Consequently, the printing works, even those in the Czech Republic, are no longer investing into that particular type of presses, their suppliers stop producing the special machines, their spare parts, the special inks, the quality papers needed, etc. and, in the end, the master engravers lack commissions for their dying art.
Fortunately, what was once issued in the glory days of the engraved stamp all the world over is still available quite cheaply for collectors to select from and continue enjoying the exquisite skills of the designer, the engraver and, last but not least, the printer.
This is made possible because faltering general collectors of single countries have become aware of their inability to keep pace with the ever-swelling flood of expensive commercialized new issues, too often produced on the cheap, which makes them, in turn, disband their collections and, in disillusionment, put them on the market.
The magical world of fine stamps, however, still preserves their appeal for lovers of the beautiful.
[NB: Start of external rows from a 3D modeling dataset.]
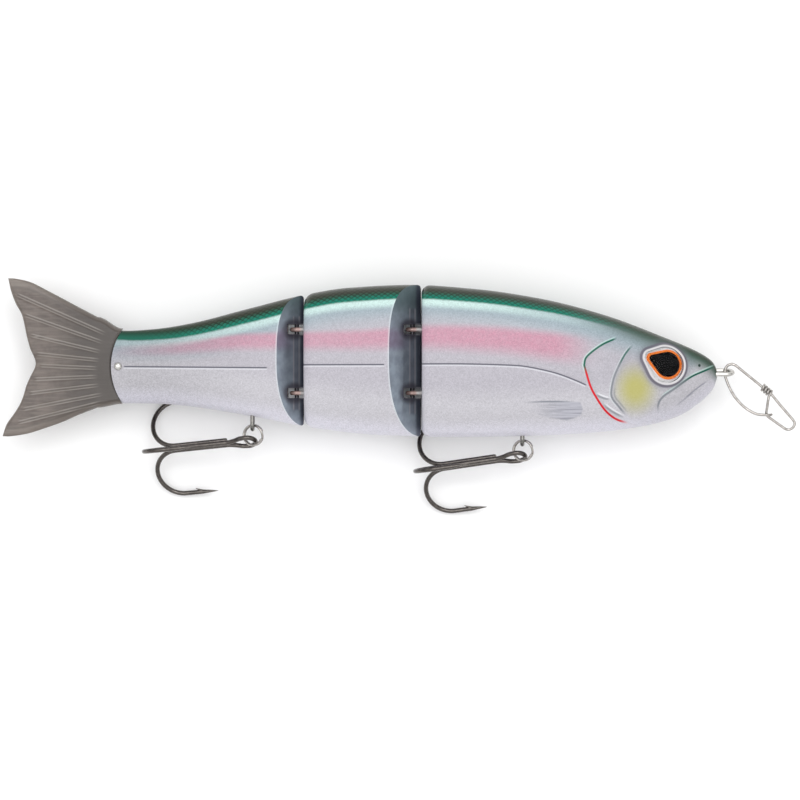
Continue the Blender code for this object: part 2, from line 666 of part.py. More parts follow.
def make_snap(where):
    """One wire: a coil on its long leg, a cross bar, the far loop, the long leg, and the bowed gate."""
    corner = [(104.2, -5.5), (98.9, 0.7), (96.4, 2.75), (89.5, 8.35)]
    leg = flowing([(*corner[0], 0), (101.4, -2.3, 0), (*corner[1], 0), (*corner[2], 0), (93, 5.5, 0),
                   (*corner[3], 0)], 4)
    coil = []
    turns = 3.25
    for k in range(int(turns * 12) + 1):
        t = k / 12
        share = 0.12 + 0.76 * t / turns
        x, y = 96.25 + 2.75 * share, 2.87 - 2.28 * share
        ahead = Vector((2.75, -2.28, 0)).normalized()
        across = Vector((0, 0, 1)).cross(ahead)
        a = 2 * math.pi * t
        spoke = across * math.cos(a) + Vector((0, 0, 1)) * math.sin(a)
        coil.append(Vector((x, y, 0)) + SNAP_COIL_R * spoke)
    bar = [coil[-1] + Vector((-0.45, -0.75, -0.02)), Vector((98.0, -1.2, 0.62)), Vector((97.8, -2.9, 0.3)),
           Vector((97.65, -4.3, 0.0))]
    low_leg = [(98.05, -5.25, 0), (99.4, -6.25, 0), (101.8, -7.95, 0), (102.6, -8.5, 0), (103.6, -8.75, 0),
               (104.7, -8.2, 0), (105.2, -7.1, 0), (104.85, -6.3, 0)]
    end_bend = [(88.5, 8.75, 0), (87.5, 8.45, 0), (86.75, 7.6, 0), (86.6, 6.5, 0), (86.75, 5.2, 0)]
    gate = [(87.7, 2.7, 0), (89.2, 0.0, 0.1), (91.5, -2.55, 0.3), (93.8, -4.1, 0.6), (95.4, -4.7, 0.8),
            (97.3, -4.85, 0.86), (98.4, -4.85, 0.75), (99.0, -4.75, 0.2)]
    points = coil + flowing(bar + [Vector(p) for p in low_leg], 3) + leg
    points += flowing([Vector(p) for p in end_bend + gate], 3)
    add(wire("snap", points, SNAP_WIRE_R, resolution=1), where, NICKEL)


def tail_surface(u, v):
    """A point of the fin's outline sheet: u from its root to its rear edge, v from below to above."""
    def along(points, t):
        at = t * (len(points) - 1)
        i = min(int(at), len(points) - 2)
        return Vector(points[i]).lerp(Vector(points[i + 1]), at - i)

    under, top = along(TAIL_UNDER, u), along(TAIL_TOP, u)
    root = Vector(TAIL_UNDER[0]).lerp(Vector(TAIL_TOP[0]), v)
    rear = along(TAIL_REAR, v)
    corners = (Vector(TAIL_UNDER[0]) * (1 - u) * (1 - v) + Vector(TAIL_TOP[0]) * (1 - u) * v
               + Vector(TAIL_UNDER[-1]) * u * (1 - v) + Vector(TAIL_TOP[-1]) * u * v)
    return under * (1 - v) + top * v + root * (1 - u) + rear * u - corners


def make_tail_fin(where):
    """A fin that thins towards its edges and starts in a round bead about the line it bends on."""
    columns, rows = 9, 16
    bm = bmesh.new()
    sheets = {}
    for side in (1, -1):
        grid = []
        for k in (60, 30):
            a = math.radians(k)
            x = TAIL_FLEX_X + TAIL_BASE_HALF * math.sin(a)
            z = side * TAIL_BASE_HALF * math.cos(a)
            ends = [tail_surface(0, j / rows).y for j in range(rows + 1)]
            grid.append([bm.verts.new((x, y, z)) for y in ends])
        for i in range(columns + 1):
            column = []
            for j in range(rows + 1):
                u, v = i / columns, j / rows
                x, y = tail_surface(u, v)
                half = (TAIL_BASE_HALF - 0.45) * (1 - u) ** 1.4 + 0.45
                half *= 0.55 + 0.45 * min(1.0, 4 * min(v, 1 - v) + 0.9 * (1 - u) ** 6)
                column.append(bm.verts.new((x, y, side * half)))
            grid.append(column)
        sheets[side] = grid
    nose = TAIL_FLEX_X + TAIL_BASE_HALF
    front = [bm.verts.new((nose, tail_surface(0, j / rows).y, 0)) for j in range(rows + 1)]
    for side, grid in sheets.items():
        for a, b in zip([front] + grid, grid):
            for j in range(rows):
                bm.faces.new((a[j], a[j + 1], b[j + 1], b[j]))
    above, below = sheets[1], sheets[-1]
    for j in range(rows):
        bm.faces.new((above[-1][j], above[-1][j + 1], below[-1][j + 1], below[-1][j]))
    for j in (0, rows):
        edge = [front[j]] + [c[j] for c in above]
        other = [front[j]] + [c[j] for c in below]
        for k in range(len(edge) - 1):
            quad = [edge[k], edge[k + 1], other[k + 1], other[k]]
            bm.faces.new(quad[1:] if k == 0 and quad[0] is quad[3] else quad)
    add(from_bmesh("tail_fin", bm), where, SOFT)


def make_tail_root(where, rear):
    """The fin's root: a plate against the body's end, and a tongue in the body's socket."""
    grown = tail_end_arc(TAIL_GAP)
    face = TAIL_FLEX_X + TAIL_BASE_HALF + 0.2
    inner = [p for p in grown if -1.6 < p[1] < 17.4]
    outline = [(face, 18.2), (face, -1.9)] + [(inner[0][0], -1.9)] + inner + [(inner[-1][0], 18.2)]
    root = prism("tail_root", outline, -2.3, 2.3)
    tongue = box("tail_tongue", (-77.6, 2.2, -1.5), (-69.7, 14.0, 1.5))
    cut(root, add(tongue, where, group=CUTTERS), "UNION")
    x, y = TAIL_PIN
    hole = rod("tail_pin_hole", (x, y, -3), (x, y, 3), 0.72, 12)
    cut(root, add(hole, where, group=CUTTERS))
    add(root, where, SOFT)
    half = flank_z(x) + 0.12
    bore = rod("tail_pin_bore", (x, y, -6), (x, y, 6), 0.66, 12)
    add(bore, rear, group=CUTTERS)
    add(rod("tail_pin", (x, y, -half), (x, y, half), 0.6, 12), rear, STEEL)
    return bore


LURE = CUTTERS = None


def main():
    global LURE, CUTTERS
    clear_scene()
    LURE, CUTTERS = collection("swimbait"), collection("cutters")
    middle = frame("middle_plane", 0, 0, HALF_WIDTH)
    head = frame("head_frame", 0, 0, parent=middle)
    mid = frame("mid_frame", FRONT_PIN_X, 0, parent=head)
    rear = frame("rear_frame", REAR_PIN_X, 0, parent=mid)
    tail = frame("tail_frame", TAIL_FLEX_X, 8, parent=rear)
    tie_bow = TIE_END_X - TIE_WIRE_R
    swivel = frame("snap_frame", tie_bow, TIE_Y, parent=head)
    head_halves, mid_halves, rear_halves = make_head(head), make_mid(mid), make_rear(rear)
    make_dowels("head", [(21, 17), (54, 10)], head, head_halves["right"], head_halves["left"])
    make_dowels("mid", [(-11, 15)], mid, mid_halves["right"], mid_halves["left"])
    make_dowels("rear", [(-46, 11)], rear, rear_halves["right"], rear_halves["left"])
    both_head, both_mid, both_rear = (list(h.values()) for h in (head_halves, mid_halves, rear_halves))
    make_joint("front", FRONT_PIN_X, FRONT_PIN_Y, head, both_head, mid, both_mid)
    make_joint("rear", REAR_PIN_X, REAR_PIN_Y, mid, both_mid, rear, both_rear)
    make_hanger("front", FRONT_HANGER, head, both_head)
    make_hanger("rear", REAR_HANGER, rear, both_rear)
    make_ballast("head_ballast_front", 38, 54, -5.4, 2.9, head, both_head)
    make_ballast("head_ballast_rear", 13, 27, -5.9, 2.9, head, both_head)
    make_ballast("mid_ballast", -17, -7, -4.9, 2.5, mid, both_mid)
    make_ballast("rear_ballast", -57, -46, 1.2, 2.2, rear, both_rear)
    make_wire_with_channel("line_tie", tie_path(), TIE_WIRE_R, head, STEEL, both_head)
    make_eyes(head, head_halves)
    make_snap(swivel)
    make_hooks("front", FRONT_HANGER, FRONT_HOOK_SLOPE, head)
    make_hooks("rear", REAR_HANGER, REAR_HOOK_SLOPE, rear)
    bore = make_tail_root(rear, rear)
    for half in both_rear:
        cut(half, bore)
    make_tail_fin(tail)


main()
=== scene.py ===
"""The look of a three-section jointed swimbait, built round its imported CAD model.

Shapes are worked out in millimetres with z counted from the fish's middle plane, and are lifted by half
the body's width when they are put in place, where +X runs to the nose and +Y to the back.
"""

import math

import bmesh
import bpy
import numpy as np
from mathutils import Matrix, Vector


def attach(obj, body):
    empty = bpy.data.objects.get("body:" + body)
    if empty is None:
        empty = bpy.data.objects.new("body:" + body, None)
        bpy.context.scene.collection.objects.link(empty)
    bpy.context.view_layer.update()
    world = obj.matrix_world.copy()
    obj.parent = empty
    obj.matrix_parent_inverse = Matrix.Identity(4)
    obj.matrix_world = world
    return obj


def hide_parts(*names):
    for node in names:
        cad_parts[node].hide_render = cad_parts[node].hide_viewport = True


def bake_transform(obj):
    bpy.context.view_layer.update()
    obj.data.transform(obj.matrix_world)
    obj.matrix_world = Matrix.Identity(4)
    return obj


MM = 0.001
SMOOTH_ANGLE = 40

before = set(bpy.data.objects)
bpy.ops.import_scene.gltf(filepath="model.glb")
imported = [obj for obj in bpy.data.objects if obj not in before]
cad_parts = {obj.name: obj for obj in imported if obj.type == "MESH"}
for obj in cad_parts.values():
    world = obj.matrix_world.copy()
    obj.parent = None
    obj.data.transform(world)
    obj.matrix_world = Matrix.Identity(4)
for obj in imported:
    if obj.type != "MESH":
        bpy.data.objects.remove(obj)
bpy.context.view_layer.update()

# ---------------------------------------------------------------- sizes shared with the CAD model
BACK = [(-79, 17.6), (-73, 17.6), (-65, 18.1), (-56.5, 19.4), (-39.4, 23.7), (-26.6, 26.9), (-13.9, 29.0),
        (3, 29.8), (20, 28.7), (37, 26.2), (54, 21.9), (71.4, 15.4), (77.8, 12.7), (81, 11.0), (83.2, 9.3),
        (84.2, 7.6), (84.5, 6.4)]
BELLY = [(-79, -1.6), (-73, -1.7), (-65, -1.8), (-56.5, -2.5), (-39.4, -5.2), (-22.4, -8.4), (-5.3, -10.2),
         (14, -10.75), (35, -10.4), (52.2, -9.5), (65, -7.8), (71.4, -6.2), (75.7, -4.4), (80, -1.4),
         (82.2, 0.6), (83.7, 2.7), (84.5, 5.2)]
FLANK = [(-79, 2.9), (-73, 3.3), (-65, 4.5), (-55, 6.3), (-40, 9.1), (-26, 10.9), (-10, 12.1), (5, 12.7),
         (25, 13.0), (40, 12.8), (50, 12.1), (60, 10.7), (70, 8.5), (75, 7.1), (80, 5.3), (82.5, 4.0),
         (83.9, 2.4), (84.5, 0.8)]
HALF_WIDTH = 13.0
BACK_FULLNESS = 3.0
BELLY_FULLNESS = 2.25
FRONT_PIN_X = 3.3
REAR_PIN_X = -27.5
FRONT_TIP_R = 2.3
REAR_TIP_R = 1.9
JOINT_GAP = 0.15
V_ANGLE = math.radians(36)
PIN_R = 0.6
FRONT_PIN_Y = (-4.7, 23.5)
REAR_PIN_Y = (-3.6, 21.4)
LUG_Y = (17.9, 1.0)
EYE_WIRE_R = 0.58
EYE_LOOP_R = 1.3
SLOT_HALF = 1.3
SLOT_BACK = 2.3
HANGER_WIRE_R = 0.56
HANGER_HALF = 1.6
FRONT_HANGER = (32.6, -12.75)
REAR_HANGER = (-39.3, -8.7)
RING_R = 2.65
RING_WIRE_R = 0.32
RING_LAYER = 0.36
RING_TILT = math.radians(22)
RING_LIFT = 1.1
HOOK_AT = math.radians(218)
HOOK_PLAY = (3.1, 0.3)
HOOK_WIRE_R = 0.62
HOOK_CORE = 0.75
HOOK_EYE_HALF = 2.3
HOOK_EYE_SHOULDER = 8.0
HOOK_BEND_AT = 22.8
HOOK_BEND_LONG = 6.4
HOOK_REACH = 14.4
HOOK_POINT = 8.9
HOOK_DROP = math.radians(10.3)
FRONT_HOOK_SLOPE = math.radians(8.5)
REAR_HOOK_SLOPE = math.radians(6)
TIE_WIRE_R = 0.6
TIE_HALF = 1.7
TIE_Y = 6.5
TIE_END_X = 89.2
TIE_TILT = math.radians(18)
SNAP_WIRE_R = 0.36
SNAP_COIL_R = 0.78
TAIL_EDGE_X = -76.75
TAIL_EDGE_Y = 8.05
TAIL_EDGE_R = 17.9
TAIL_PIN = (-74.9, 8.1)
TAIL_BASE_HALF = 1.9
TAIL_GAP = 0.2
TAIL_TOP = [(-80.6, 21.3), (-85.8, 24.0), (-89.9, 26.2), (-94.1, 28.4), (-98.3, 30.5), (-102.2, 31.45),
            (-104.4, 31.6)]
TAIL_UNDER = [(-80.6, -2.9), (-85.8, -4.9), (-89.9, -6.7), (-94.7, -8.4), (-99.2, -9.8), (-103.6, -10.5),
              (-105.9, -10.5)]
TAIL_REAR = [(-105.9, -10.5), (-104.8, -7.3), (-102.7, -4.3), (-101.1, -1.6), (-100.2, 0.8), (-99.6, 2.9),
             (-98.6, 5.2), (-97.4, 7.6), (-97.1, 9.1), (-97.5, 10.6), (-98.6, 13.0), (-99.6, 16.8),
             (-100.2, 19.8), (-100.9, 22.2), (-102.4, 24.9), (-103.6, 28.1), (-104.4, 31.6)]
EYE_CENTRE = (70.4, 8.5)
EYE_R = 4.7
EYE_TIP = 6.5
EYE_TIP_ANGLE = math.radians(158)
EYE_DEPTH = 1.9

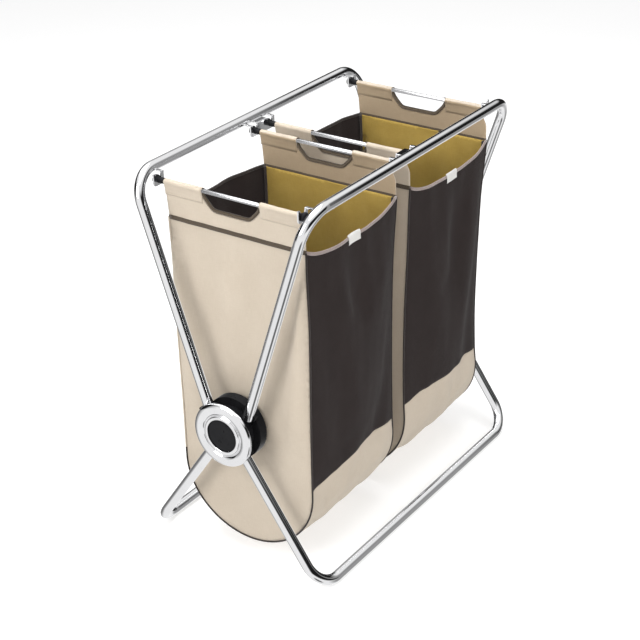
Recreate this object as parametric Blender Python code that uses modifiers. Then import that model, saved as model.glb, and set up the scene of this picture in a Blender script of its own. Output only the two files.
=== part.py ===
"""Laundry cart: two canvas bags hung on rods in a folding X frame of chromed tube.

Metres, +Z up, feet on Z = 0. X runs along the cart, -Y is its front.
"""

import math

import bmesh
import bpy
from mathutils import Matrix, Vector

# Tube frame
TUBE_R = 0.0105
TUBE_WALL = 0.0012
BEND_R = 0.055
# A flat of the tube's section faces the floor, so its middle is a little closer to the floor than its radius
FLAT_TURN = math.radians(0.77)
FLOOR_RAIL_Z = 0.01029
RAIL_Z = 0.7795
RAIL_Y = 0.190
FLOOR_Y = 0.206
REAR_LOOP_X = 0.367
FRONT_LOOP_X = 0.357
UPPER_LEAN = math.radians(18.5)
LOWER_LEAN = math.radians(34.5)

# Hubs, measured along X from the cart's middle and as radii about the pivot
PIVOT_Z = 0.298
DISC_IN = 0.3270
DISC_OUT = 0.3500
DISC_R = 0.064
HOUSING_IN = 0.3503
HOUSING_OUT = 0.3800
HOUSING_R = 0.048
LUG_REACH = 0.062
LUG_WIDTH = 0.028
RING_IN = 0.3803
RING_OUT = 0.3895
RING_R = 0.066
RING_BORE_R = 0.036
BUTTON_R = 0.0355
BUTTON_IN = 0.3835
BUTTON_OUT = 0.3870
BOLT_R = 0.006
SLIP = 0.0003

# Bags
BAG_X = (-0.1735, 0.1735)
BAG_NAMES = ("left_bag", "right_bag")
ROD_SPREAD = 0.1485
ROD_Z = 0.761
ROD_R = 0.004
SLEEVE_R = 0.007
SLEEVE_BORE_R = 0.0046
CLOTH = 0.0025
BAG_HALF_DEPTH = 0.1565
BAG_MID_Y = -0.0045
HEADER_HALF = 0.152
HEADER_LOW_Z = 0.735
SIDE_TOP_Z = 0.690
FRONT_TOP_Z = 0.685
SEAM_Z = 0.200
BELLY_Z = 0.190
BOTTOM_Z = 0.041
HANDLE_TOP = 0.064
HANDLE_LOW = 0.037
HANDLE_Z = 0.727
LINING = 0.0010

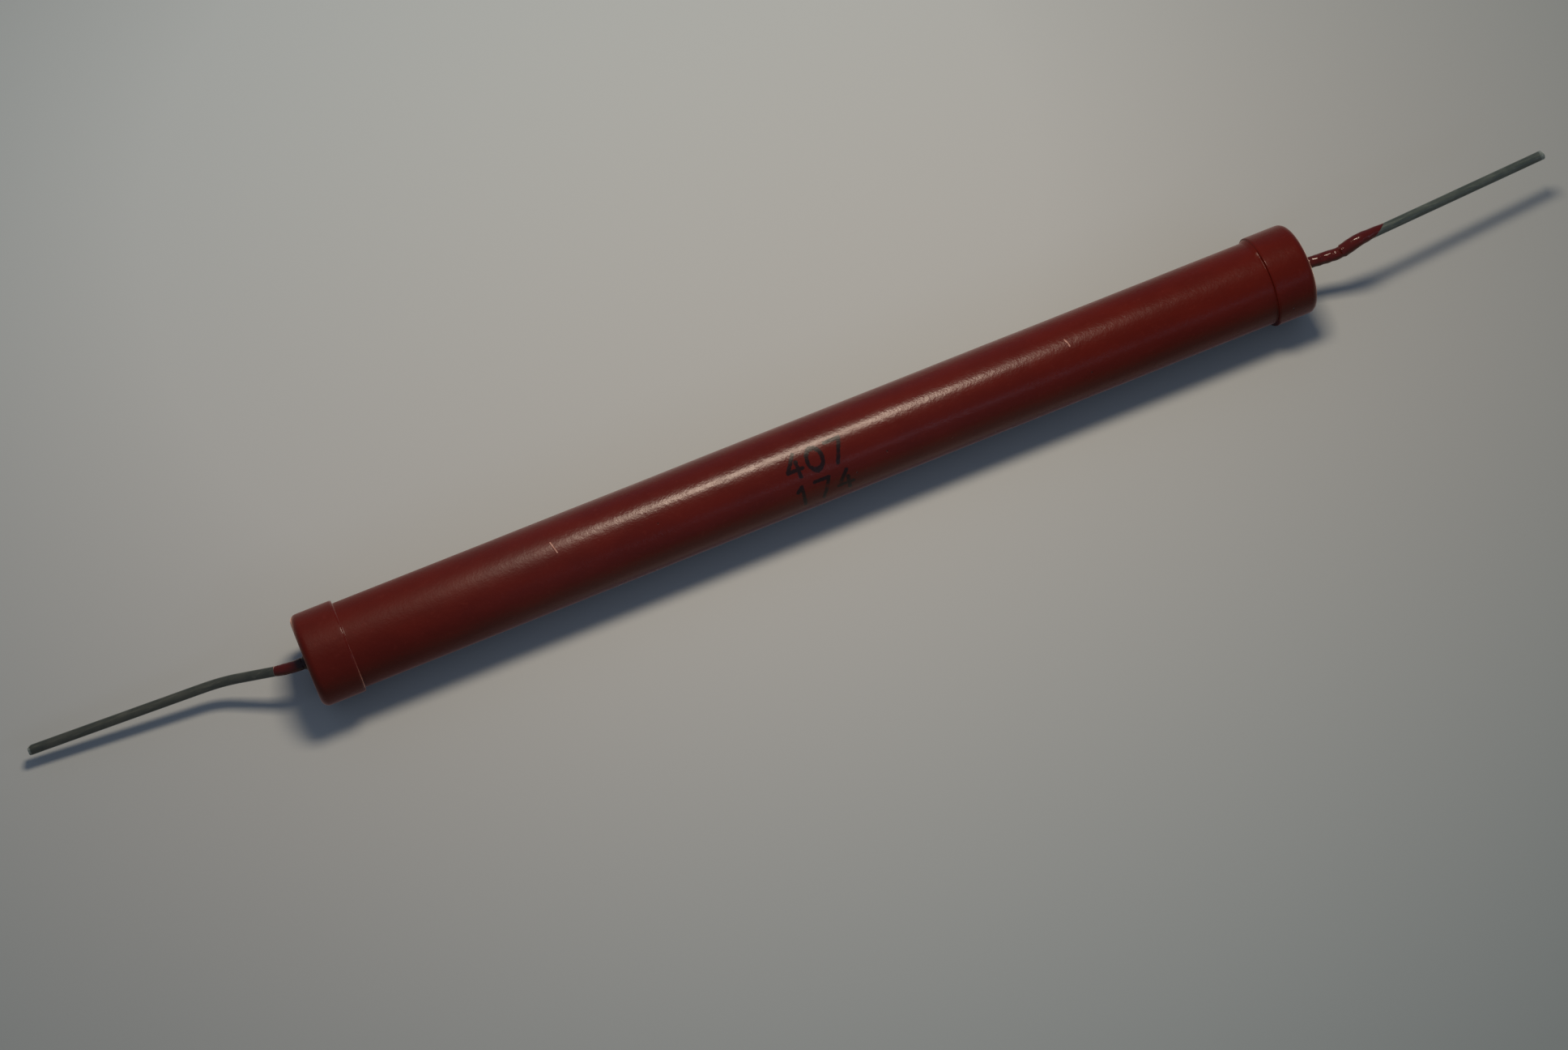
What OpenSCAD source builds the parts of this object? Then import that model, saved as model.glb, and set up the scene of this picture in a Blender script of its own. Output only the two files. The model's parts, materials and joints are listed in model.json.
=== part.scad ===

Collecting stamps for joy, not for investment, I make my choices remembering that too much of a good thing spoils the enjoyment of anything.
Once I used to acquire several duplicates of certain fine Czechoslovakian stamps and FDCs of particular beauty hoping to exchange them when I retired so as to continue my delectation but now both the postage on letters abroad and the face values of new issues have soared making exchanges as well as purchases of the latter prohibitive.
On the other hand, stamps issued abroad between the 1960s and the 1980s, and even beyond, are on offer here at fractions of the price once asked for them, just wait and find what really suits you. This is a good thing offsetting the other odds.
Happily, one of my grandsons has always had a stamp collection of his own, continuing in my footsteps, even if, at his age, he now quite naturally concentrates his attention on other things. From time to time, appreciating the beauty of the facture of a stamp under a magnifying glass as I had taught him, he advises me against getting rid of this or that piece. Well, some prospects of having a successor!